Stories such as these make me worry that the technology app cart has gotten out so far ahead of the horse that the horse has no idea where it is heading.  Technology has, historically speaking, most often succeeded in the marketplace when it improved the human condition.  True, there have been the occasional glitches - like that whole splitting the atom thing.  But I have always clung to the notion that progress, albeit spastic, does in the final analysis serve the greater good.

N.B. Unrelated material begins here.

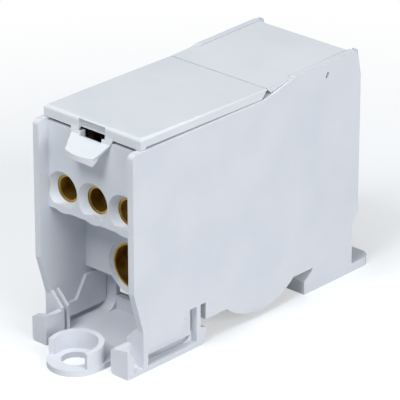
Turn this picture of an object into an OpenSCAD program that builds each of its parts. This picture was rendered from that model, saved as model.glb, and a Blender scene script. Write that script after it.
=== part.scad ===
// Single-pole power distribution block for a 35 mm rail or a panel.
// A one-piece moulded housing holds a stepped brass block; cables enter both ends
// and are clamped by screws that are reached from above, under the covers.
// X is across the block, Y runs from its front end to its rear end, Z is up.

/* [Housing] */
// Width over the two side walls
body_w = 28.8; // [28:0.1:31]
// Length of the side walls
body_d = 71.4; // [71:0.1:73]
// Thickness of the side walls
wall_t = 1.6; // [1.4:0.1:1.8]
// Height of the side walls under the front lid
wall_h = 50.2; // [49.8:0.1:50.4]
// Height of the side walls at their rear corner
rear_h = 53.0; // [52.8:0.1:53.4]
// Thickness of the floor plate
floor_t = 1.3; // [1.2:0.1:1.6]
// How far the cable panels sit back from the ends of the side walls
panel_in = 2.8; // [2.4:0.1:3.2]

/* [Cable ports] */
// Height of the upper row of ports
port_z = 34.6; // [34.2:0.1:35]
// Spacing of the upper ports
port_pitch = 8.8; // [8.6:0.1:9]
// Bore of an upper port in the brass
port_bore_d = 5.2; // [4.6:0.1:5.4]
// Height of the main port
main_z = 16; // [15.5:0.1:16.5]
// Bore of the main port in the brass
main_bore_d = 9.6; // [9:0.1:10]

/* [Clamp screws] */
// Thread diameter of a port screw
port_screw_d = 5; // [4:0.5:5]
// Thread diameter of a main screw
main_screw_d = 8; // [7:0.5:8]
// Radial clearance of every thread
thread_gap = 0.05; // [0.03:0.01:0.08]

/* [Rail and fixing] */
// Width of the mounting rail that the foot grips
rail_w = 35; // [35:0.5:35]
// Diameter of the two fixing holes
fixing_d = 6.2; // [5.4:0.1:6.4]

/* [Hidden] */

half_w = body_w / 2;
inner_w = half_w - wall_t;         // inner face of a side wall
overlap = 0.01;                    // bites that keep cuts and unions clean

// Round lug at the front, flat lug at the rear; both holes lie on one line
lug_x = 1.0;
lug_y = -3.95;
lug_r = 6.1;
collar_t = 1.2;
collar_h = [4.6, 5.5];             // at its two ends, at its back
collar_open = 68;                  // half angle of the collar's open front
rear_lug_end = 76.6;
rear_lug_t = 2.0;
rear_lug_r = 3.0;
rear_hole_y = 72.4;
rear_lug_y0 = 66;
box_mid_y = (rear_lug_end + lug_y - lug_r) / 2;

// Side wall outline
front_step_y = 2.7;                // lower front edge stands back this far
front_step_z = [9.4, 18.8];
rear_step_y = 69.6;
rear_step_z = [12.3, 14.2];
rear_lean = 1.2;                   // upper rear edge leans in over rear_lean_h
rear_lean_h = 6;
ramp_y = [40, 50];                 // wall top rises between these
ramp_z = 52.6;
corner_r = 1.2;

// Rail foot
latch_y = 20.2;                    // rear face of the latch leg
rail_gap = 0.6;
rail_end_y = latch_y + rail_w + 2 * rail_gap;
lip_z = 5.6;                       // ceiling that the rail lips meet
nose_out = 2.0;
nose_z = [1.3, 2.9, 3.7, 4.4];
hook_y = 53.6;
hook_z = 3.0;
belly_y = 39.2;
belly_r = 16.6;
belly_low = 1.6;
leg_t = 1.2;
leg_w = 3.5;
leg_fillet = 3;
slot_y = [latch_y, 21.8];
slot_z = [5.7, 9.6];
window_y = [4.1, 13.8];
window_z = [1.2, 4.8];
arch_y = 15.4;
arch_z = [8.3, 9.6];
arch_r = 1.8;
curtain_t = 0.8;
curtain_y = [5.0, latch_y - leg_t - 0.3];
curtain_z = [2.6, 5.8];

// Cheeks and joining hooks at the lower front corners
cheek_in = 3.2;
cheek_z = 7.0;
cheek_t = 0.8;
hook_front_y = -2.1;
hook_back_y = -0.1;
hook_in_x = 9.5;
hook_left_x = 13.7;
hook_h = [5.6, 6.7];               // the tops rise towards +X
hook_back_h = 4.4;
hook_arm_t = 1.3;

// Panels, shelves and partitions
panel_t = 1.7;
panel_z = [29.9, 49.5];
panel_y = [panel_in, body_d - panel_in];
shelf_t = 1.3;
part_y = [13.4, body_d - 13.4];
part_t = 1.6;
ceiling_z = 7.2;
ceiling_t = 1.6;
funnel_r = 4.3;
throat_r = 3.05;
main_funnel_r = 6.0;
main_throat_r = 5.2;
bulge_r = 5.1;
part_bottom = 12.5;
tube_r = 6.1;
tube_bore_r = 5.4;
tube_end_y = 21.9;
sill_t = 1.3;
notch_w = 7.0;                     // the lid's tongue springs over this notch
notch_z = 47.9;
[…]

These two stories take a bit of the shine off my sanguine attitude.  I wonder what type of relationships have grown up between management and labor at the F.D.A. that spyware to monitor employees became a valuable product and rational management option?  And then I answer my own question: the software evolved from the same kinds of realities that have forced me to ban all electronics from my face-to-face classrooms because students - even very good students - cannot leave Facebook and Twitter alone for an hour unless they realize their grade in the course will suffer if they go online during class. So adult employees too, no doubt get distracted by their digital world.  But this smacks of Big Brother.  .  .  And, LinkedIn?  What kind of company thinks it is all right to delve into my personal data and use it for their own marketing purposes? Oh, wait - that's right, all of them!

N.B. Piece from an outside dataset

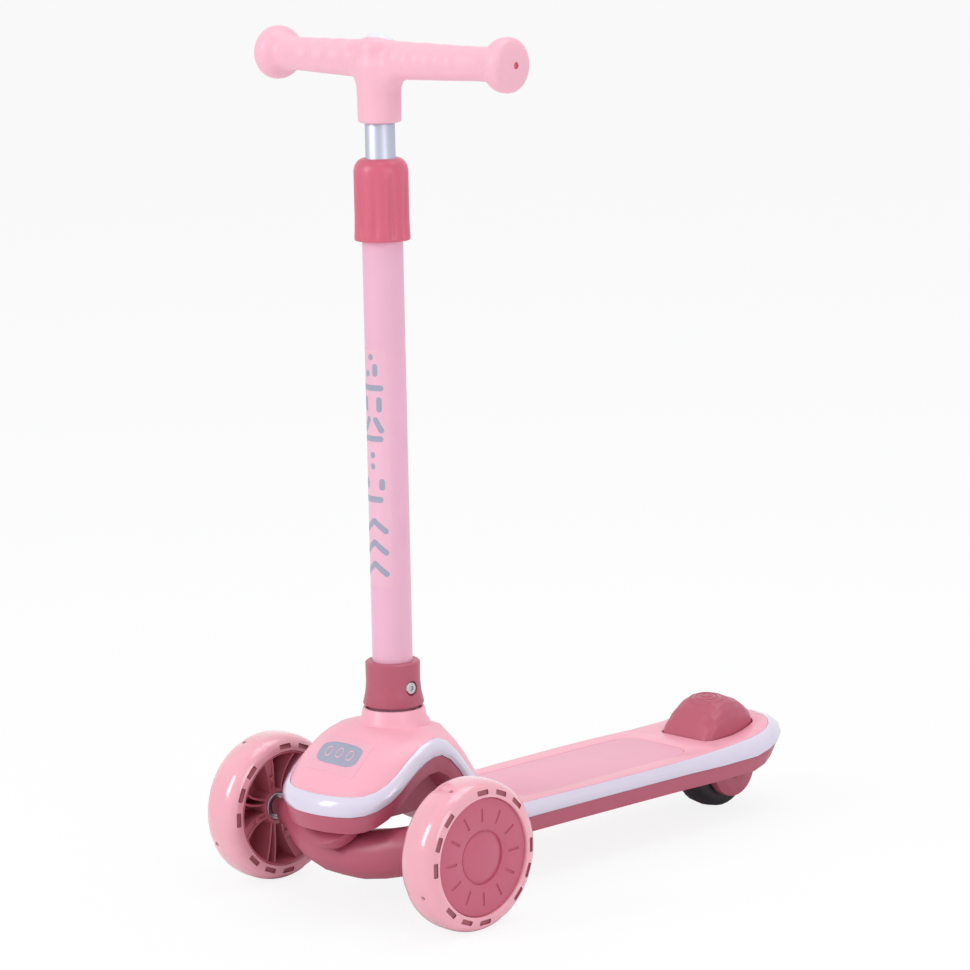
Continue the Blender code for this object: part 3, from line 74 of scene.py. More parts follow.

The old saw of innovation in business used to be "Build a better mousetrap, and the world will beat a path to your door!"  Software and app developers seem to still be out there building mousetraps.  But increasingly it seems that we are the mice.  A vital part of the economic equation seems to have been broken, and perhaps my friends over in the business school can clarify it for me.  Time was when a product was designed to serve the needs of customers.  You built a better mousetrap and folks would buy your mousetrap. Customers were happy and you made a good profit. Great news for everyone but the mice.

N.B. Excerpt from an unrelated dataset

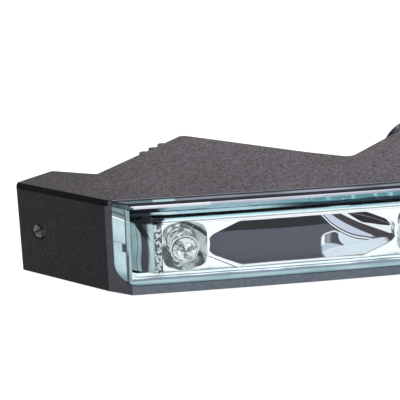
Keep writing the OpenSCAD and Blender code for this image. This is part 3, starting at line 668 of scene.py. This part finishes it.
def dress_housing():
    """The CAD housing's own mesh, merged and flattened into whole faces, with small rounded edges."""
    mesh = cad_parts["housing"].data.copy()
    mesh.name = "housing_body"
    shape = bmesh.new()
    shape.from_mesh(mesh)
    bmesh.ops.remove_doubles(shape, verts=shape.verts, dist=1e-6)
    bmesh.ops.dissolve_limit(shape, angle_limit=math.radians(0.5), verts=shape.verts, edges=shape.edges)
    shape.to_mesh(mesh)
    shape.free()
    normal, behind, middle = faces_of(mesh)
    reach, high = np.abs(middle[:, 0]), middle[:, 2]
    front = (normal[:, 1] < -0.78) & ((behind < 0.3) | (high < COVER_LOW))
    end = (normal[:, 1] < -0.5) & (reach > HALF_W)
    bevel = (np.abs(normal[:, 2] - math.sqrt(0.5)) < 0.05) & (reach > HALF_W) & (high > COVER_HIGH - 1)
    seat = (behind > 0.3) & (middle[:, 1] < SEAT_BACK) & (reach < SEAT_END_X)
    seat &= (high > SEAT_Z[0]) & (high < SEAT_Z[1])
    seat_floor = seat & (normal[:, 2] > 0.9) & (high < COVER_LOW + 0.3)
    # Painted light on the front lip, the seat floor and the facets' fronts; painted shade on the ends, the bevels and
    # inside the seat.
    paint_faces(
        mesh, HOUSING_COAT, (front, LIT_LIP_COAT), (front & (reach > CORNER_X) & (high > COVER_LOW), LIT_SIDE_COAT),
        (end, SHADED_END_COAT), (bevel, SHADED_BEVEL_COAT), (seat, SEAT_SHADE), (seat_floor, LIT_LIP_COAT))
    mesh.shade_smooth()
    mesh.set_sharp_from_angle(angle=math.radians(25))
    piece = into_scene("housing_body", mesh)
    edges = piece.modifiers.new("Rounded edges", "BEVEL")
    edges.limit_method = "ANGLE"
    edges.angle_limit = math.radians(35)
    edges.width = 0.35 * MM
    edges.segments = 2
    edges.harden_normals = True
    seat_piece(piece, "housing_black", "housing")


def thread_turns(side):
    """The M4 thread of an angled end: a radius that falls and rises once a turn, wound down the bore."""
    run = np.array([-END_REACH, END_DEPTH]) / math.hypot(END_REACH, END_DEPTH)
    inward = np.array([run[1], -run[0]])
    mouth = np.array([-HALF_W, 0]) + THREAD_ALONG * run
    turn = np.linspace(0, TURN, 48, endpoint=False)[None, :]
    depth = np.linspace(0.15, 9, 150)[:, None]
    phase = (depth / THREAD_PITCH - turn / TURN) % 1
    radius = THREAD_R - THREAD_RIDGE * (1 - np.abs(2 * phase - 1))
    across = radius * np.cos(turn)
    x = side * (mouth[0] + inward[0] * depth + run[0] * across)
    y = mouth[1] + inward[1] * depth + run[1] * across
    wall = Patch(points_of(x, y, MIDDLE_Z + radius * np.sin(turn)), loop=True, flip=side > 0)
    name = "end_thread_left" if side > 0 else "end_thread_right"
    seat_piece(build_piece(name, [wall], [SHADED_THREAD_METAL], closed=False, sharp=80), "screw_steel")


# Cover and seal

def frame_loop(end_x, low, high, corner_r, top_r=0.6):
    """Front view of the cover: along the bottom with large corners, then back along the top."""
    angle = np.radians(np.linspace(0, 90, 11))
    start = -end_x + corner_r * (1 - np.cos(angle))
    rise = corner_r * (1 - np.sin(angle))
    inside = np.linspace(start[-1], -start[-1], 150)[1:-1]
    x = np.concatenate([start, inside, -start[::-1]])
    lift = np.concatenate([rise, 0 * inside, rise[::-1]])
    past = np.clip(np.abs(x) - (end_x - top_r), 0, top_r)
    fall = top_r - np.sqrt(top_r ** 2 - past ** 2)
    return np.concatenate([x, x[::-1]]), np.concatenate([low + lift, (high - fall)[::-1]])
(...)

Nowadays it seems that the relationship between product and customer is incidental.  The vital relationship appears to be between company and shareholder.  Which is fine if you control a hedge fund or work for one.  Not so good if you're an average Joe or Jane.  Think about Facebook - you know, that LinkedIn on steroids.  Somewhere close to a billion users who can't let 20 minutes go by without checking Facebook to see if some incredibly important event has occurred.  Seems like there is a pretty broad path being beaten to that door, must be a good mousetrap, right?  Then why has the IPO become a punchline on the talk shows?  Why can't the stock rise above its initial price?  How did that happen?  Oh, right.  We aren't really customers because Facebook and most of the other little icons on our phones and pads and tablets are "free."  We pay with our information, our data, which is probably why LinkedIn and the rest of our apps feel entitled to dip into our data whenever they want. Facebook's mousetrap is supposed to push advertising to the mice, and to do that you need to know what the mice want to buy!

So where does this "essay-turned-rant" lead?  Actually, to yet another story in today's Times.  In this story, Alina Tugend reports on some studies that reveal that if people are required to be "offline and out-of-touch" for a set period of time, they become more relaxed, more productive and happier.  I think there is a vital extension to that assertion.  It seems to me quite possible that if we consciously choose to spend more time "digitally disconnected," we may begin to get a better idea of what we want technology to do for us when we are online.  And if we make those desires known, at work, at play - god forbid, even on Facebook, maybe entrepreneurs will once again begin to make mousetraps we actually want, and for which we would be willing to pay.  Perhaps then we could get the horse back before the cart carrying the mousetrap and I could settle on a single metaphor!